What’s nice about the hidden attribute is that you can mask content entirely through HTML without having to write any CSS, which can be handy in some context.

Summary:

  • Visible: no (removed from layout)
  • Accessible: no (except via aria-describedby and aria-labelledby)
  • Element + children focusable: no

Verdict: 👍 Great to hide something from both assistive technologies and screens.

The visibility: hidden CSS declaration visually hides an element without affecting the layout. The space it takes remains empty and surrounding content doesn’t reflow in its place.

From the accessibility perspective, the declaration behave like display: none and the content is removed entirely and not accessible.

Summary:

  • Visible: no (remains in layout)
  • Accessible: no
  • Element + children focusable: no

Verdict: 👍 Good when display: none is not an option and the layout permits it.

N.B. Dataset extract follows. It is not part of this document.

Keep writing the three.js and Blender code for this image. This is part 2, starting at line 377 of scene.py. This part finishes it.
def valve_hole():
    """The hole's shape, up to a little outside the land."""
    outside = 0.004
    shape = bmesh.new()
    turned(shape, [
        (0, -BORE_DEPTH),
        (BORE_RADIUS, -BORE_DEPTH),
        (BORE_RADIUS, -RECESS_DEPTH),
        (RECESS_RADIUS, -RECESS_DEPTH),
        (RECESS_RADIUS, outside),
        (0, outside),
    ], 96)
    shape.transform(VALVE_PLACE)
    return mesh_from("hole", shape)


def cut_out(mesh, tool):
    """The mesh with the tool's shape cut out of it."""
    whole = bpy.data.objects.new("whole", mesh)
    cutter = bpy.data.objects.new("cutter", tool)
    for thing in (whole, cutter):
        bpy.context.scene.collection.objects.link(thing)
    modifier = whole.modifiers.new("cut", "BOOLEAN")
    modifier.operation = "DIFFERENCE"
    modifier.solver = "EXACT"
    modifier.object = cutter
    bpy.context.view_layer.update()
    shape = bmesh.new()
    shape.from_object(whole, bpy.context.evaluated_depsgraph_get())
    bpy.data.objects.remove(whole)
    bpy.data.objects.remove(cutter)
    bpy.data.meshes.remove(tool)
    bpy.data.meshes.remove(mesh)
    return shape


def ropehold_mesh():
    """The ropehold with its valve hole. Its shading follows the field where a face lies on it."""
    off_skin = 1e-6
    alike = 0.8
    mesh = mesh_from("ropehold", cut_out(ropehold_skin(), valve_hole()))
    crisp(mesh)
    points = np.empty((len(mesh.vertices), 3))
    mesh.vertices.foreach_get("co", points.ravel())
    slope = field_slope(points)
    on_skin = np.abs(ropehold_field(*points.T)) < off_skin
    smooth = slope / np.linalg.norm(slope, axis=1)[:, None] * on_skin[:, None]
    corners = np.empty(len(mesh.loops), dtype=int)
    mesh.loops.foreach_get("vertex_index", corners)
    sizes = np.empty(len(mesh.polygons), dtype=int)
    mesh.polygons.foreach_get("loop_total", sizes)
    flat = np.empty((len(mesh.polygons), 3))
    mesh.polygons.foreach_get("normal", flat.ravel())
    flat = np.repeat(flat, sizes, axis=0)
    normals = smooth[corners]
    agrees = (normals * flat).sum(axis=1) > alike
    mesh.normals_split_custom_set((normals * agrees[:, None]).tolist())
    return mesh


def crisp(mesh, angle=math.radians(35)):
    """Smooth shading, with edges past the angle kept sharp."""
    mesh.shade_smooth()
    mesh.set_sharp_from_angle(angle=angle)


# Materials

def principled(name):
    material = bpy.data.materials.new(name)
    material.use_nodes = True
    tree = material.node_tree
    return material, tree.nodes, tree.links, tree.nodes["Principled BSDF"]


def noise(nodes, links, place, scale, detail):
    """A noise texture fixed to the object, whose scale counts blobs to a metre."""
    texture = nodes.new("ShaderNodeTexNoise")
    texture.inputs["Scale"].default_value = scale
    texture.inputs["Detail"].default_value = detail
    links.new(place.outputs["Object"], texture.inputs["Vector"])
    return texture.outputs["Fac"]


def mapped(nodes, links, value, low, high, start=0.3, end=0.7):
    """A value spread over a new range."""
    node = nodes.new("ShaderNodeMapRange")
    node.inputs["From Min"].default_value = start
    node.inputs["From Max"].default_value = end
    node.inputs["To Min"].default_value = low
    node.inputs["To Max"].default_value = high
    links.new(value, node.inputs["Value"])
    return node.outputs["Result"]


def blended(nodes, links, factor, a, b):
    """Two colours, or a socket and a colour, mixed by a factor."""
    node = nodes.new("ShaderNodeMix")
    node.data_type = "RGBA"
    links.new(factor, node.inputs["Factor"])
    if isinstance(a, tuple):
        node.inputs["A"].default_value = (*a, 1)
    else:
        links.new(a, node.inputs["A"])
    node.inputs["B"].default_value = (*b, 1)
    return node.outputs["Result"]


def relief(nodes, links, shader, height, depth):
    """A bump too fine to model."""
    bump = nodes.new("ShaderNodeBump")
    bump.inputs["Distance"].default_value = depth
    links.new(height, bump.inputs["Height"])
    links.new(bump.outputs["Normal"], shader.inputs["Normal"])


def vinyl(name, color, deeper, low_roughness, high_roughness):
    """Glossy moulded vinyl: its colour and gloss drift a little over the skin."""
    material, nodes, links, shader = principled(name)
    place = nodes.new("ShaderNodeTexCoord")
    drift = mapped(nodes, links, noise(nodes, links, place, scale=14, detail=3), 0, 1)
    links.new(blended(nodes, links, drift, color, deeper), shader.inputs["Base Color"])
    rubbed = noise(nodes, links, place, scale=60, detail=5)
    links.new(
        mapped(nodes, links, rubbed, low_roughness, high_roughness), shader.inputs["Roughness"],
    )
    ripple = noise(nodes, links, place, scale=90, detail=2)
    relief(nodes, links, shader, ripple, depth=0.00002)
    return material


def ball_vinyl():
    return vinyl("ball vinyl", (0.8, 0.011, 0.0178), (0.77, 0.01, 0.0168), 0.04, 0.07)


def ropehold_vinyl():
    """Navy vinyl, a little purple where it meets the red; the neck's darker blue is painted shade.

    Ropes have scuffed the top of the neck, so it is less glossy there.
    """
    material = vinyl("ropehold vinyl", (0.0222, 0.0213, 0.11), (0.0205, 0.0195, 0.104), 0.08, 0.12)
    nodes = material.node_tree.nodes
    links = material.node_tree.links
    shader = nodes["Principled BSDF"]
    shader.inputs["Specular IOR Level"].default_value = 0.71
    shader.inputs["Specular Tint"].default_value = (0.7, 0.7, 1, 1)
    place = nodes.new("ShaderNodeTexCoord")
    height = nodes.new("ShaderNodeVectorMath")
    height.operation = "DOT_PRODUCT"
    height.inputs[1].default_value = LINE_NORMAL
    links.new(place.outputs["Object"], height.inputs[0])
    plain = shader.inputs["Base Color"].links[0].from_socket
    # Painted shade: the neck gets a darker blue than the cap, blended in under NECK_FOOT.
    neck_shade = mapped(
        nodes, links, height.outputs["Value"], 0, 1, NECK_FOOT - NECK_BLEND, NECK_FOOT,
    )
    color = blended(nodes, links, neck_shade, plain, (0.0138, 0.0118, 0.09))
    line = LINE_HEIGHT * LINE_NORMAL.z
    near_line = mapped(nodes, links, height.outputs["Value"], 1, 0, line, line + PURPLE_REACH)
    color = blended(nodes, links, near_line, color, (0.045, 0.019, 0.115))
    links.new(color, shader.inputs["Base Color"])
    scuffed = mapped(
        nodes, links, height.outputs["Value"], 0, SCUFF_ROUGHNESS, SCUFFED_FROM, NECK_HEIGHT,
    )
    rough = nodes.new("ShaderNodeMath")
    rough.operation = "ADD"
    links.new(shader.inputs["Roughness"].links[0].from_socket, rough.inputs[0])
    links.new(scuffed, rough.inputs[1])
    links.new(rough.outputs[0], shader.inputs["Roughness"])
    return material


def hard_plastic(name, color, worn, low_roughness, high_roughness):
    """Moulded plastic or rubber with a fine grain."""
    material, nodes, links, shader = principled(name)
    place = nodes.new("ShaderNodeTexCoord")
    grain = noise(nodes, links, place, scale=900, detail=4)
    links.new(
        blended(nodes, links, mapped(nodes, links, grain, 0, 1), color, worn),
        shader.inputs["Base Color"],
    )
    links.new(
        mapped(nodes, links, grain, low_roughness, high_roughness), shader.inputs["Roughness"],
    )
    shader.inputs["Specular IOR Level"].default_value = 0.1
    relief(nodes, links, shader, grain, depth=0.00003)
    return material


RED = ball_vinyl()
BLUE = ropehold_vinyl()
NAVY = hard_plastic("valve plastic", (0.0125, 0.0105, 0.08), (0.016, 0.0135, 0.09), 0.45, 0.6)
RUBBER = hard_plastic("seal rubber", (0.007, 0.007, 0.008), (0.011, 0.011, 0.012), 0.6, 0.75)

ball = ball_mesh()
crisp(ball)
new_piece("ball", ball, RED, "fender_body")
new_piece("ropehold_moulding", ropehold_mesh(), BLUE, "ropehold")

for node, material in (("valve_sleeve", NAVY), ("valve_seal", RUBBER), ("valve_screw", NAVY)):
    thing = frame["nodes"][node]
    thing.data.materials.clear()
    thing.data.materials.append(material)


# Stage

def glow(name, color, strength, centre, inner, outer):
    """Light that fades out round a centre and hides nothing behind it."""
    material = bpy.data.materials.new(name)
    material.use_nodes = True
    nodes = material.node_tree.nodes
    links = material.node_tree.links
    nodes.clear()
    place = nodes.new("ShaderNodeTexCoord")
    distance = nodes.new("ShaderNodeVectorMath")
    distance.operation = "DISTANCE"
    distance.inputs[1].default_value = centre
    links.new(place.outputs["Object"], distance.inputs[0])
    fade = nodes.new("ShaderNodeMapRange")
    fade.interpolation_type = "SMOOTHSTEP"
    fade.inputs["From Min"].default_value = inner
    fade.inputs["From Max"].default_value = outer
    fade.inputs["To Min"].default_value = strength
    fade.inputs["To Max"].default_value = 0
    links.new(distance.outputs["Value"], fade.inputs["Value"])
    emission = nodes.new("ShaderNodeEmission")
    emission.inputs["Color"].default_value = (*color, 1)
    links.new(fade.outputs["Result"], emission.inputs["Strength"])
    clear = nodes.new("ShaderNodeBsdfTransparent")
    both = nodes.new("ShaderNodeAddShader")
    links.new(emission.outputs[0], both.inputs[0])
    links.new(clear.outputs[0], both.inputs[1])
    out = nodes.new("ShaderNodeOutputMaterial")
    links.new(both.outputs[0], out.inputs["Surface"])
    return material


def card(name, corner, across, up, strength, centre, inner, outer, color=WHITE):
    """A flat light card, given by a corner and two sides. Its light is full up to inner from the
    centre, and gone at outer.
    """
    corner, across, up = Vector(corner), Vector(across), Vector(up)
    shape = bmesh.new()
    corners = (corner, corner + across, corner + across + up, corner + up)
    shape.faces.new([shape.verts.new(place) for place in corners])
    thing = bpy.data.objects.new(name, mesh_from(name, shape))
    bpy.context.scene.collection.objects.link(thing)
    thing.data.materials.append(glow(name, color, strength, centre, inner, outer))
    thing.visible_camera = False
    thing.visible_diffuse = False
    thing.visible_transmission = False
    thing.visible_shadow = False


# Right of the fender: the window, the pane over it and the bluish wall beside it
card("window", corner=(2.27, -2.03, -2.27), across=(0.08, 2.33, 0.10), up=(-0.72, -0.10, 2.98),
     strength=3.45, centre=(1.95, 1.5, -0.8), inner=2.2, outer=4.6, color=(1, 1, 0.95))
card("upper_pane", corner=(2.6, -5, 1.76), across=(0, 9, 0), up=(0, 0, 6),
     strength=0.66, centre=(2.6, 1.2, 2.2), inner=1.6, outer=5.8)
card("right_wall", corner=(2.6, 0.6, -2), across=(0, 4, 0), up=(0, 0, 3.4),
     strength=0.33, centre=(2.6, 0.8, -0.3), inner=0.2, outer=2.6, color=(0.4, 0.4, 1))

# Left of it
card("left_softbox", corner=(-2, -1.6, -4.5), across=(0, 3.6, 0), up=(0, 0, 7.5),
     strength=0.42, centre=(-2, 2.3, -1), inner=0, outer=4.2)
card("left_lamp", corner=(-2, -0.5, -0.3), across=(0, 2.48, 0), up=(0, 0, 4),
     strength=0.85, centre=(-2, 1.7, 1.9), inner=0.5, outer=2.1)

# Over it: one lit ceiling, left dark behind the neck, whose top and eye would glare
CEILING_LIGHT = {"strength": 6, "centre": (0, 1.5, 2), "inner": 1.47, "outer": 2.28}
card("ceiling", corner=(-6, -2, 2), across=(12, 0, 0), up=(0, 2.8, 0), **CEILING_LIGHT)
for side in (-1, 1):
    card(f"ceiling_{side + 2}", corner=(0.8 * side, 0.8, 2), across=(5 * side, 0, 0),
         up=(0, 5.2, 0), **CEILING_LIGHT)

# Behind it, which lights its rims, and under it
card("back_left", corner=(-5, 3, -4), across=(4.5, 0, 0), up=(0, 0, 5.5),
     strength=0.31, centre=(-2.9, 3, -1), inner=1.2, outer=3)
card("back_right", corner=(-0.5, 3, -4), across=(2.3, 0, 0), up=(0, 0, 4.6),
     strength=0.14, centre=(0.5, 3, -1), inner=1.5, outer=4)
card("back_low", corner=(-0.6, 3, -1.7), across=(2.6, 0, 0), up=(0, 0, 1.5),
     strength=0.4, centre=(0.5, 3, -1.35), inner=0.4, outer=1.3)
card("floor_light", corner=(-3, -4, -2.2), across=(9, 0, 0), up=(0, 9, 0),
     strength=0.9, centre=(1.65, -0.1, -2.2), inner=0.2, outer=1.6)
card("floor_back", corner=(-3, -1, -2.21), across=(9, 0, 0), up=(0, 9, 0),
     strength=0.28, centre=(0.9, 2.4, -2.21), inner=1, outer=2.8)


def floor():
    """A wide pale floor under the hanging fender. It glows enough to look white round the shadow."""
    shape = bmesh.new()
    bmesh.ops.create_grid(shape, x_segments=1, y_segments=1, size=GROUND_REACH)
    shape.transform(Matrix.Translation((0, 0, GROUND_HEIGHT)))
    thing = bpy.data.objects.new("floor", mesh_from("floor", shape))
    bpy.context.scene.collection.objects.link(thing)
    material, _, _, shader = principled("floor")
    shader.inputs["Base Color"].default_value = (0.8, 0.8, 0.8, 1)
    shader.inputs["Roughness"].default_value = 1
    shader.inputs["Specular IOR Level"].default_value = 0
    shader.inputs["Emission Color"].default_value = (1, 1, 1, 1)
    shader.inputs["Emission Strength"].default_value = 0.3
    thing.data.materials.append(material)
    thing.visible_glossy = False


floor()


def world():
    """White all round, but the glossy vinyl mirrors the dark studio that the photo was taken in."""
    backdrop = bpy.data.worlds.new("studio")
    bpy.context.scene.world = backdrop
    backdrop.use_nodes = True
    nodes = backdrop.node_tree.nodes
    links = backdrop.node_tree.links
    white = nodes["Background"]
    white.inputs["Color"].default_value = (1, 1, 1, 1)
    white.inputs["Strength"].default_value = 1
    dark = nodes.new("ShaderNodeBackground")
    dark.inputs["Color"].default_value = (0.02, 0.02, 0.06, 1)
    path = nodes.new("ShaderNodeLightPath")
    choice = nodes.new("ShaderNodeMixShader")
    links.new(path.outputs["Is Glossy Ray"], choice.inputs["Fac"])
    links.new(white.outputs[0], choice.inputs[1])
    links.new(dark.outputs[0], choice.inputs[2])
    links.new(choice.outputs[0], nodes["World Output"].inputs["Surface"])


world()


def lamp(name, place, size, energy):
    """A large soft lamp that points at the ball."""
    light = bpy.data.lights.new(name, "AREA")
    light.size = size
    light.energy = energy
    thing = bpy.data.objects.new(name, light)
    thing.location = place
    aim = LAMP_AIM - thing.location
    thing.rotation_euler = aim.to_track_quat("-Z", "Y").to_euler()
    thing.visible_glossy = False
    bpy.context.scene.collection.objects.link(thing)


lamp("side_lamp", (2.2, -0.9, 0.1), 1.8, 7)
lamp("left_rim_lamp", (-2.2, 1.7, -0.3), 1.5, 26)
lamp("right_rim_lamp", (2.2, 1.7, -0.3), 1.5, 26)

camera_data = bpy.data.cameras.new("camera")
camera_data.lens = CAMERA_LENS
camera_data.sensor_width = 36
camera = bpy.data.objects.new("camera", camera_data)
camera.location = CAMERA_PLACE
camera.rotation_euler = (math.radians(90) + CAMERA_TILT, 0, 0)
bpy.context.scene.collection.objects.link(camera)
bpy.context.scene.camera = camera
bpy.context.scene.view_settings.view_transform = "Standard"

The opacity: 0, clip-path: circle(0) declarations

The opacity: 0 and clip-path: circle(0) CSS declarations visually hide an element, but the place it takes is not freed, just like visibility: hidden.

Whether the content remains accessible depends on assistive technologies. Some will consider the content inaccessible and skip it, and some will still read it. For that reason, it is recommended not to use these declarations to consistently hide content.

Summary:

  • Visible: no (remains in layout)
  • Accessible: depends
  • Element + children focusable: yes (⚠️)

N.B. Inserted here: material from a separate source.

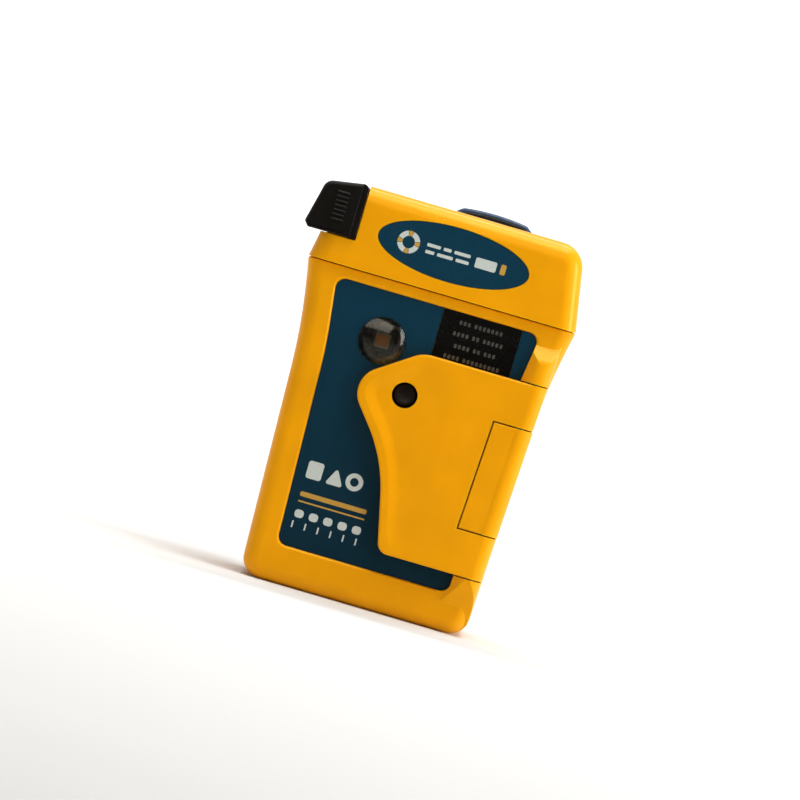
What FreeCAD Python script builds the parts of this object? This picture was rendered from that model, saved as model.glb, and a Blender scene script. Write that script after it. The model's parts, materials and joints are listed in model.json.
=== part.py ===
"""A pocket emergency position beacon, built as its separate pieces.

Millimetres. X runs across the front, +Y goes from the front to the back, +Z points to the antenna end.
The origin is the middle of the flat bottom.
"""

import FreeCAD, Part
import math
import os

V = FreeCAD.Vector
X, Y, Z = V(1, 0, 0), V(0, 1, 0), V(0, 0, 1)

# ---- driving dimensions -------------------------------------------------------------------------

# depths along Y, from the front to the back
FLAP_FRONT = -15.4
TAB_FRONT = -15.0
CAP_FRONT = -14.0
BODY_FRONT = -13.2
LABEL_FLOOR = -12.25
FRONT_INSIDE = -11.1
PARTING = 3.4
WELL_FLOOR = 13.4
REAR_INSIDE = 15.1
REAR = 16.6
PARTING_GAP = 0.3

# heights along Z
SEAM = 59.8
SEAM_GAP = 0.15
SEAM_ROUND = 0.25
CAP_TOP = 75.3
DECK = 58.0

# half widths along X
BOTTOM_HALF = 21.6
WAIST_HALF = 23.41
WAIST_Z = 48.4
SEAM_HALF = 25.7
CAP_TOP_HALF = 22.9

WALL = 1.8
EDGE_ROUND = 2.8
CAP_ROUND = 3.4
REAR_ROUND = 3.4

# label panel: half widths at its bottom, waist and top
LABEL_THICK = 0.35
LABEL_BOTTOM, LABEL_WAIST, LABEL_TOP = 7.35, 44.5, 57.6
LABEL_BOTTOM_HALF, LABEL_WAIST_HALF, LABEL_TOP_HALF = 16.35, 17.75, 19.45
OVAL_HALF_WIDE, OVAL_HALF_TALL, OVAL_Z = 14.35, 5.05, 67.35

# flap hinge: an axis that leans with the right side
HINGE_X, HINGE_Z, HINGE_SLOPE = 20.3, 30.0, 0.045
BARREL = 2.4
HINGE_Y = FLAP_FRONT + BARREL
WELL_CLEARANCE = 0.28
FLAP_LOW, FLAP_HIGH = 11.0, 48.5
FLAP_SKIN = 1.2
FLAP_UNDER = -12.8
BLOCK_LOW, BLOCK_HIGH = 19.5, 40.0
BLOCK_GAP = 0.25
BLOCK_WIDTH_LEFT = 5.0
BLOCK_PROUD = 0.1
PIN_R = 0.75
RUNNING = 0.05
SPRING_ROOM, SPRING_LONG, SPRING_WIRE = 1.75, 6.0, 0.2

# the fixed barrel ends above and below the flap: where each one stops being full, and where it runs out
UPPER_END, UPPER_FOOT, UPPER_BLEND = 53.0, 55.6, 1.6
LOWER_END, LOWER_FOOT, LOWER_BLEND = 10.0, 5.6, 4.0

# the flap's shallow dish: its slope starts and ends this far in from the edge, and it runs out to the right
DISH_DEEP = 0.45
DISH_NEAR, DISH_FAR = 1.1, 3.8
DISH_FULL_X, DISH_END_X = -3.0, 9.0

# strobe, keys and window
LENS_X, LENS_Z, LENS_R = -8.2, 48.5, 4.3
TEST_X, TEST_Z, TEST_R = -1.4, 40.1, 2.2
ON_X, ON_Z, ON_WIDE, ON_TALL = 7.0, 28.5, 9.0, 12.0
KEY_CLEARANCE = 0.1
WINDOW_LEFT, WINDOW_RIGHT, WINDOW_LOW = 1.2, 16.1, 44.6

# antenna tape, its spool and the winder wheel
WINDER_X, WINDER_Z = 5.6, 61.6
WINDER_APOTHEM, WINDER_SIDES = 15.3, 8
WINDER_FRONT, WINDER_BACK = 13.7, 17.0
WINDER_WELL_R = 17.2
SIDE_BULGE_R = 43.0
TAPE_THICK, TAPE_WIDE, TAPE_LENGTH = 0.3, 5.8, 290.0
TAPE_X, TAPE_Y = -20.2, 8.5
TAPE_BEND = 9.3
TAPE_END = 74.85
HUB_R = 3.4
COIL_R = math.sqrt(HUB_R**2 + TAPE_LENGTH * TAPE_THICK / math.pi)
COIL_FOOT = WINDER_Z - COIL_R - TAPE_THICK / 2
FLANGE_R = 7.2
AXLE_R = 1.5

# pull tab and the post that it sits over
TAB_RIGHT, TAB_LOW, TAB_TOP = -18.3, 65.0, 75.5
TAB_BACK = 14.6
TAB_STEP_WIDE, TAB_STEP_DEEP = 1.1, 0.5
NOTCH_RIGHT, NOTCH_LOW = -18.1, 64.8
POST_LEFT, POST_TOP = -23.6, 73.4
POST_FRONT, POST_BACK = -12.0, 12.4

# electronics
BOARD_FRONT, BOARD_BACK = -5.4, -3.8
CELL_R, CELL_LONG, CELL_X = 8.4, 34.0, 8.65
CELL_LOW, CELL_Y = 8.8, 6.55
BOARD_SCREWS = [(-16.0, 9.0), (-17.6, 54.0), (12.0, 8.4)]

# screws and the lanyard's bar
CASE_SCREWS = [(-17.2, 4.7), (17.2, 4.7), (-18.3, 46.2), (18.3, 46.2)]
CAP_SCREWS = [(-7.4, 68.8), (18.0, 68.8)]
CASE_SEAT = REAR - 1.9
CAP_SEAT = WELL_FLOOR - 1.5
SHANK_R, HEAD_R, HEAD_TALL = 1.1, 1.95, 1.4
POST_R = 2.6
SOCKET_FRONT = -3.0
LANYARD_X, LANYARD_Z = 4.0, 4.2


# ---- shape helpers ------------------------------------------------------------------------------


def box(x0, x1, y0, y1, z0, z1):
    """A box from its lowest to its highest corner."""
    return Part.makeBox(x1 - x0, y1 - y0, z1 - z0, V(x0, y0, z0))


def rod(radius, start, along, length):
    """A round rod from a point, along a direction."""
    return Part.makeCylinder(radius, length, start, along)


def disc(radius, x, z, y0, y1):
    """A round disc facing front and back."""
    return rod(radius, V(x, y0, z), Y, y1 - y0)


def ring(outer, inner, x, z, y0, y1):
    """A flat ring facing front and back."""
    return disc(outer, x, z, y0, y1).cut(disc(inner, x, z, y0, y1))


def corner(before, at, after, radius):
    """Where a rounded corner starts, passes and ends."""
    a = (before - at).normalize()
    b = (after - at).normalize()
    half = a.getAngle(b) / 2
    reach = radius / math.tan(half)
    middle = (a + b).normalize() * (radius / math.sin(half) - radius)
    return at + a * reach, at + middle, at + b * reach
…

Verdict: Shady and inconsistent, don’t expect for visual animations purposes.

The transform: scale(0) declaration

The transform: scale(0) CSS declaration visually hides an element, but the place it takes is not freed, just like visibility: hidden, opacity: 0 and clip-path: circle(0).

The content remains accessible to screen readers though.

Summary:

  • Visible: no (remains in layout)
  • Accessible: yes
  • Element + children focusable: yes

Verdict: Restrict for visual animations purposes.

The width: 0 and height: 0 declarations

Resizing an element to a 0x0 box with the width and height CSS properties and hiding its overflow will cause the element not to appear on screen and as far as I know all screen readers will skip it as inaccessible. However, this technique are usually considered quite fishy and could cause SEO penalties.

Summary:

  • Visible: no (removed from layout)
  • Accessible: no
  • Element + children focusable: no

Verdict: 👎 Unclear and unexpected, risky from a SEO perspective, don’t.

The content-visibility: hidden declaration

The content-visibility CSS property was introduced as a way to improve performance by hinting the browser (Chrome, as of writing) to skip rendering of a certain element until it is within the viewport.

Content made hidden with content-visibility: hidden will effectively be absent from the accessibility tree entirely (just like with display: none). This is not necessarily intended behaviour though, and for that reason it is recommended not to use that declaration on landmarks.

Summary:

  • Visible: no (removed from layout)
  • Accessible: no
  • Element + children focusable: no

Verdict: 👎 Poor support, poorly implemented, don’t.

Generally speaking, you want to avoid having too many discrepancies between the visual content, and the underlying content exposed to the accessibility layer. The more in sync they are, the better for everyone. Remember that a clearer visual interface with more explicit content benefits everyone.

  • If you need to hide something both visually and from the accessibility tree, use display: none or the hidden HTML attribute. Valid cases: show/hide widget, offscreen navigation, closed dialog.

  • If you need to hide something from the accessibility tree but keep it visible, use aria-hidden="true". Valid cases: visual content void of meaning, icons.

  • If you need to visually hide something but keep it accessible, use the visually hidden CSS declaration group. Valid cases: complementary content to provide more context, such as for icon buttons/links.